- Exercise aim: Return the full listing exactly as it is written.

*-*-*

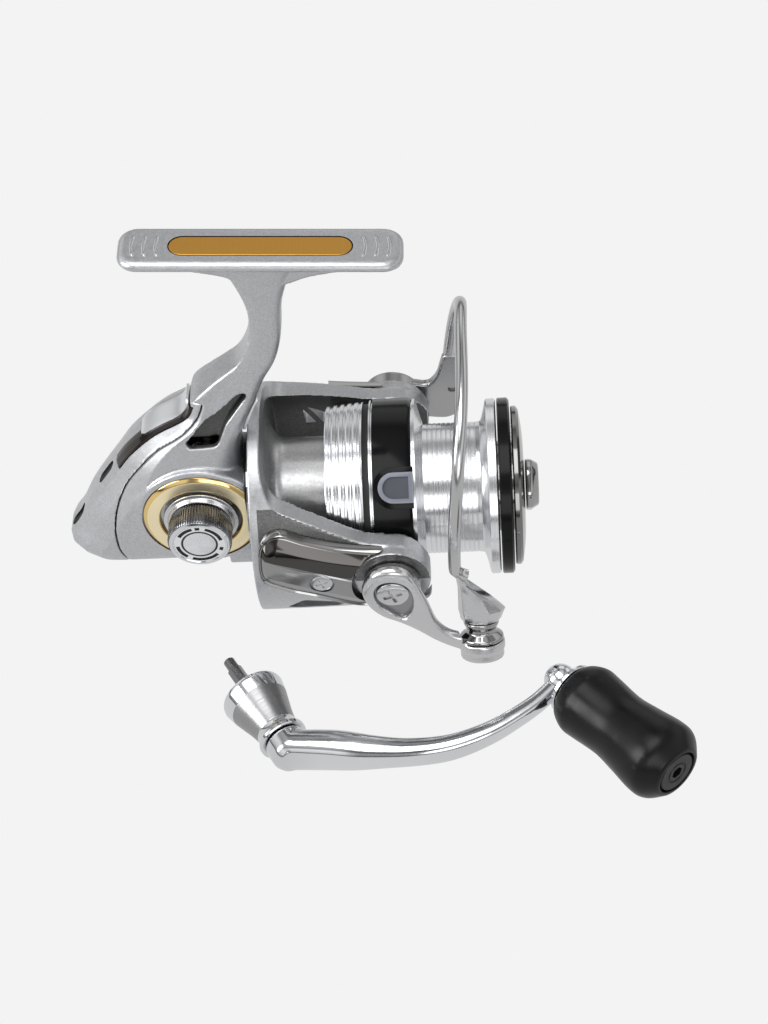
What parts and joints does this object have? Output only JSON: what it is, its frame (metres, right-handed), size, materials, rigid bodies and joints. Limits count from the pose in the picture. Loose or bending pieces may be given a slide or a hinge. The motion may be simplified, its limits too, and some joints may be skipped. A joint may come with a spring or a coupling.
{
  "type": "spinning reel",
  "caption": "Spinning reel with foot and stem, gear housing, rotor with hinged bail and line roller, empty spool with drag knob, and its screw-in crank handle taken off beside it.",
  "frame": {"origin": "middle of the foot's flat top face", "axes": "+X to the front of the spool, +Y to the side away from the open bearing cap, +Z out of the foot"},
  "size_m": [0.1489, 0.1168, 0.1116],
  "materials": {
    "satin_silver": "cast light alloy in satin silver-grey paint with a fine metallic fleck",
    "amber_label": "orange-gold anodised plate",
    "dark_gloss": "very dark brown gloss",
    "gold": "polished and matt gold anodising",
    "turned_aluminium": "turned and knurled, half bright",
    "spool_aluminium": "polished, finely turned",
    "steel": "ground steel",
    "brass": "machined brass",
    "gear_alloy": "cast alloy",
    "clutch_steel": "bright plated ring",
    "dark_chrome": "light alloy with a darkened mirror plating",
    "bail_metal": "cast light alloy in satin grey paint",
    "black_band": "gloss black",
    "clip_plastic": "moulded dark grey",
    "washer": "dry woven friction washer",
    "handle_chrome": "mirror chrome",
    "knob_rubber": "soft-touch black"
  },
  "bodies": {
    "housing": {"body_housing": "satin_silver", "foot_label": "amber_label", "side_cover": "satin_silver", "side_screw_1": "steel", "side_screw_2": "steel", "side_screw_3": "steel", "rear_cover": "satin_silver", "rear_strip": "dark_gloss", "gold_ring": "gold", "bearing_collar": "turned_aluminium", "drive_bearing_near": "steel", "drive_bearing_far": "steel", "pinion_bearing": "steel", "one_way_clutch": "clutch_steel", "seal_ring": "clutch_steel", "guide_rod": "steel", "oscillation_axle": "steel"},
    "drive_train": {"drive_shaft": "steel", "drive_gear": "gear_alloy", "oscillation_pinion": "brass"},
    "cap": {"dust_cap": "turned_aluminium"},
    "oscillator": {"oscillation_gear": "brass"},
    "rotor_head": {"rotor": "satin_silver", "pinion_gear": "brass", "rotor_nut": "steel", "arm_cover_near": "dark_chrome", "arm_cover_far": "dark_chrome", "cover_screw_near": "steel", "cover_screw_far": "steel", "bail_screw_near": "steel", "bail_screw_far": "steel"},
    "bail": {"bail_arm": "bail_metal", "bail_wire": "steel", "bail_cone": "bail_metal", "bail_lever": "bail_metal", "roller_pin": "steel"},
    "roller": {"line_roller": "spool_aluminium"},
    "spool_shaft": {"main_shaft": "steel", "slider_block": "brass", "click_ratchet": "steel"},
    "spool_unit": {"spool": "spool_aluminium", "spool_band": "black_band", "line_clip": "clip_plastic", "lip_ring": "black_band", "drag_washer_1": "washer", "drag_washer_2": "washer", "drag_washer_3": "washer"},
    "drag": {"drag_knob": "dark_chrome", "drag_grip": "dark_chrome"},
    "crank": {"handle_arm": "handle_chrome", "handle_collar": "handle_chrome", "handle_shaft": "steel", "knob_spindle": "steel", "knob_washer": "handle_chrome"},
    "grip_knob": {"handle_knob": "knob_rubber", "knob_cap": "knob_rubber"}
  },
  "joints": [
    {"name": "rotor_spin", "type": "hinge", "parent": "housing", "child": "rotor_head", "pos_m": [0, 0, -0.081], "axis": [0.9981, 0, 0.061], "continuous": true},
    {"name": "drive_spin", "type": "hinge", "parent": "housing", "child": "drive_train", "pos_m": [-0.01657, 0, -0.0755], "axis": [0, 1, 0], "continuous": true},
    {"name": "oscillation_spin", "type": "hinge", "parent": "housing", "child": "oscillator", "pos_m": [-0.02844, 0, -0.08104], "axis": [0, 1, 0], "continuous": true},
    {"name": "cap_turn", "type": "hinge", "parent": "drive_train", "child": "cap", "pos_m": [-0.01657, -0.0126, -0.0755], "axis": [0, 1, 0], "range_deg": [0, 1440]},
    {"name": "bail_flip", "type": "hinge", "parent": "rotor_head", "child": "bail", "pos_m": [0.02944, 0, -0.0792], "axis": [0, 1, 0], "range_deg": [0, 95]},
    {"name": "roller_spin", "type": "hinge", "parent": "bail", "child": "roller", "pos_m": [0.05101, -0.03, -0.09601], "axis": [-0.0553, 0.4226, 0.9046], "continuous": true},
    {"name": "spool_travel", "type": "slide", "parent": "housing", "child": "spool_shaft", "axis": [0.9981, 0, 0.061], "range_m": [-0.0011, 0.0101]},
    {"name": "spool_spin", "type": "hinge", "parent": "spool_shaft", "child": "spool_unit", "pos_m": [0.04492, 0, -0.07825], "axis": [0.9981, 0, 0.061], "continuous": true},
    {"name": "drag_turn", "type": "hinge", "parent": "spool_shaft", "child": "drag", "pos_m": [0.05949, 0, -0.07736], "axis": [0.9981, 0, 0.061], "range_deg": [-720, 360]},
    {"name": "handle_crank", "type": "hinge", "parent": "housing", "child": "crank", "pos_m": [0.0055, -0.0615, -0.103], "axis": [0.4962, -0.8673, 0.04], "continuous": true},
    {"name": "knob_spin", "type": "hinge", "parent": "crank", "child": "grip_knob", "pos_m": [0.06899, -0.04934, -0.0919], "axis": [0.6498, -0.7568, 0.0708], "continuous": true}
  ],
  "couplings": [
    {"joint": "drive_spin", "follows": "rotor_spin", "ratio": 0.19048},
    {"joint": "oscillation_spin", "follows": "rotor_spin", "ratio": -0.13333}
  ]
}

*-*-*

- Solution below:
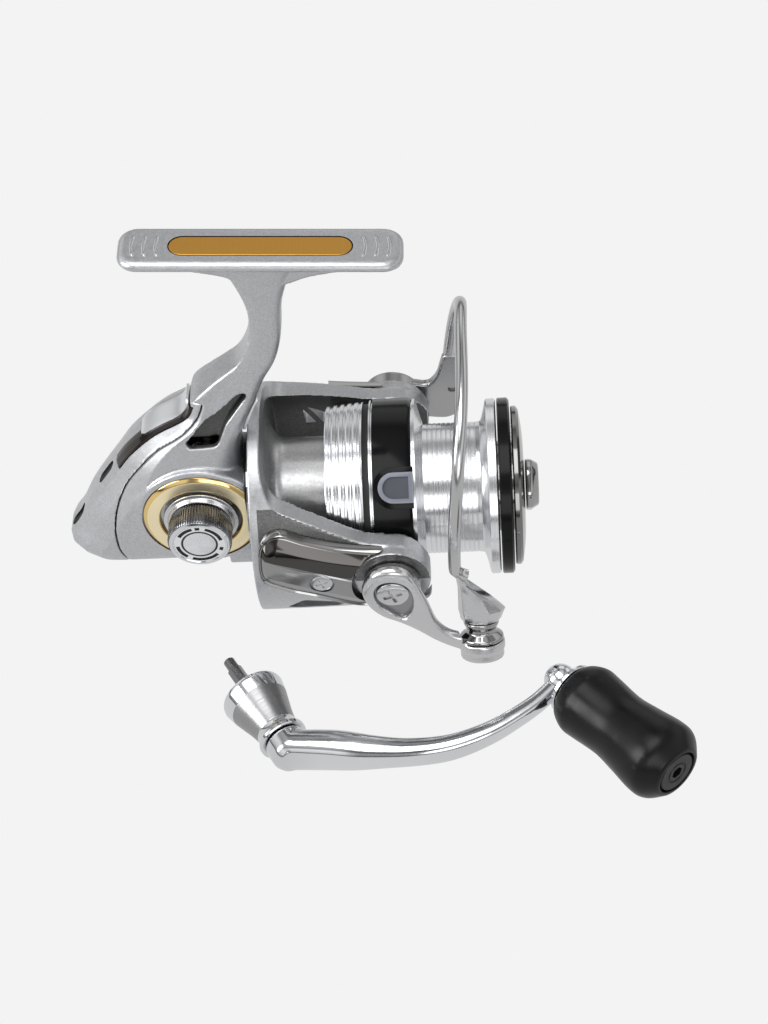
What parts and joints does this object have? Output only JSON: what it is, its frame (metres, right-handed), size, materials, rigid bodies and joints. Limits count from the pose in the picture. Loose or bending pieces may be given a slide or a hinge. The motion may be simplified, its limits too, and some joints may be skipped. A joint may come with a spring or a coupling.
{
  "type": "spinning reel",
  "caption": "Spinning reel with foot and stem, gear housing, rotor with hinged bail and line roller, empty spool with drag knob, and its screw-in crank handle taken off beside it.",
  "frame": {"origin": "middle of the foot's flat top face", "axes": "+X to the front of the spool, +Y to the side away from the open bearing cap, +Z out of the foot"},
  "size_m": [0.1489, 0.1168, 0.1116],
  "materials": {
    "satin_silver": "cast light alloy in satin silver-grey paint with a fine metallic fleck",
    "amber_label": "orange-gold anodised plate",
    "dark_gloss": "very dark brown gloss",
    "gold": "polished and matt gold anodising",
    "turned_aluminium": "turned and knurled, half bright",
    "spool_aluminium": "polished, finely turned",
    "steel": "ground steel",
    "brass": "machined brass",
    "gear_alloy": "cast alloy",
    "clutch_steel": "bright plated ring",
    "dark_chrome": "light alloy with a darkened mirror plating",
    "bail_metal": "cast light alloy in satin grey paint",
    "black_band": "gloss black",
    "clip_plastic": "moulded dark grey",
    "washer": "dry woven friction washer",
    "handle_chrome": "mirror chrome",
    "knob_rubber": "soft-touch black"
  },
  "bodies": {
    "housing": {"body_housing": "satin_silver", "foot_label": "amber_label", "side_cover": "satin_silver", "side_screw_1": "steel", "side_screw_2": "steel", "side_screw_3": "steel", "rear_cover": "satin_silver", "rear_strip": "dark_gloss", "gold_ring": "gold", "bearing_collar": "turned_aluminium", "drive_bearing_near": "steel", "drive_bearing_far": "steel", "pinion_bearing": "steel", "one_way_clutch": "clutch_steel", "seal_ring": "clutch_steel", "guide_rod": "steel", "oscillation_axle": "steel"},
    "drive_train": {"drive_shaft": "steel", "drive_gear": "gear_alloy", "oscillation_pinion": "brass"},
    "cap": {"dust_cap": "turned_aluminium"},
    "oscillator": {"oscillation_gear": "brass"},
    "rotor_head": {"rotor": "satin_silver", "pinion_gear": "brass", "rotor_nut": "steel", "arm_cover_near": "dark_chrome", "arm_cover_far": "dark_chrome", "cover_screw_near": "steel", "cover_screw_far": "steel", "bail_screw_near": "steel", "bail_screw_far": "steel"},
    "bail": {"bail_arm": "bail_metal", "bail_wire": "steel", "bail_cone": "bail_metal", "bail_lever": "bail_metal", "roller_pin": "steel"},
    "roller": {"line_roller": "spool_aluminium"},
    "spool_shaft": {"main_shaft": "steel", "slider_block": "brass", "click_ratchet": "steel"},
    "spool_unit": {"spool": "spool_aluminium", "spool_band": "black_band", "line_clip": "clip_plastic", "lip_ring": "black_band", "drag_washer_1": "washer", "drag_washer_2": "washer", "drag_washer_3": "washer"},
    "drag": {"drag_knob": "dark_chrome", "drag_grip": "dark_chrome"},
    "crank": {"handle_arm": "handle_chrome", "handle_collar": "handle_chrome", "handle_shaft": "steel", "knob_spindle": "steel", "knob_washer": "handle_chrome"},
    "grip_knob": {"handle_knob": "knob_rubber", "knob_cap": "knob_rubber"}
  },
  "joints": [
    {"name": "rotor_spin", "type": "hinge", "parent": "housing", "child": "rotor_head", "pos_m": [0, 0, -0.081], "axis": [0.9981, 0, 0.061], "continuous": true},
    {"name": "drive_spin", "type": "hinge", "parent": "housing", "child": "drive_train", "pos_m": [-0.01657, 0, -0.0755], "axis": [0, 1, 0], "continuous": true},
    {"name": "oscillation_spin", "type": "hinge", "parent": "housing", "child": "oscillator", "pos_m": [-0.02844, 0, -0.08104], "axis": [0, 1, 0], "continuous": true},
    {"name": "cap_turn", "type": "hinge", "parent": "drive_train", "child": "cap", "pos_m": [-0.01657, -0.0126, -0.0755], "axis": [0, 1, 0], "range_deg": [0, 1440]},
    {"name": "bail_flip", "type": "hinge", "parent": "rotor_head", "child": "bail", "pos_m": [0.02944, 0, -0.0792], "axis": [0, 1, 0], "range_deg": [0, 95]},
    {"name": "roller_spin", "type": "hinge", "parent": "bail", "child": "roller", "pos_m": [0.05101, -0.03, -0.09601], "axis": [-0.0553, 0.4226, 0.9046], "continuous": true},
    {"name": "spool_travel", "type": "slide", "parent": "housing", "child": "spool_shaft", "axis": [0.9981, 0, 0.061], "range_m": [-0.0011, 0.0101]},
    {"name": "spool_spin", "type": "hinge", "parent": "spool_shaft", "child": "spool_unit", "pos_m": [0.04492, 0, -0.07825], "axis": [0.9981, 0, 0.061], "continuous": true},
    {"name": "drag_turn", "type": "hinge", "parent": "spool_shaft", "child": "drag", "pos_m": [0.05949, 0, -0.07736], "axis": [0.9981, 0, 0.061], "range_deg": [-720, 360]},
    {"name": "handle_crank", "type": "hinge", "parent": "housing", "child": "crank", "pos_m": [0.0055, -0.0615, -0.103], "axis": [0.4962, -0.8673, 0.04], "continuous": true},
    {"name": "knob_spin", "type": "hinge", "parent": "crank", "child": "grip_knob", "pos_m": [0.06899, -0.04934, -0.0919], "axis": [0.6498, -0.7568, 0.0708], "continuous": true}
  ],
  "couplings": [
    {"joint": "drive_spin", "follows": "rotor_spin", "ratio": 0.19048},
    {"joint": "oscillation_spin", "follows": "rotor_spin", "ratio": -0.13333}
  ]
}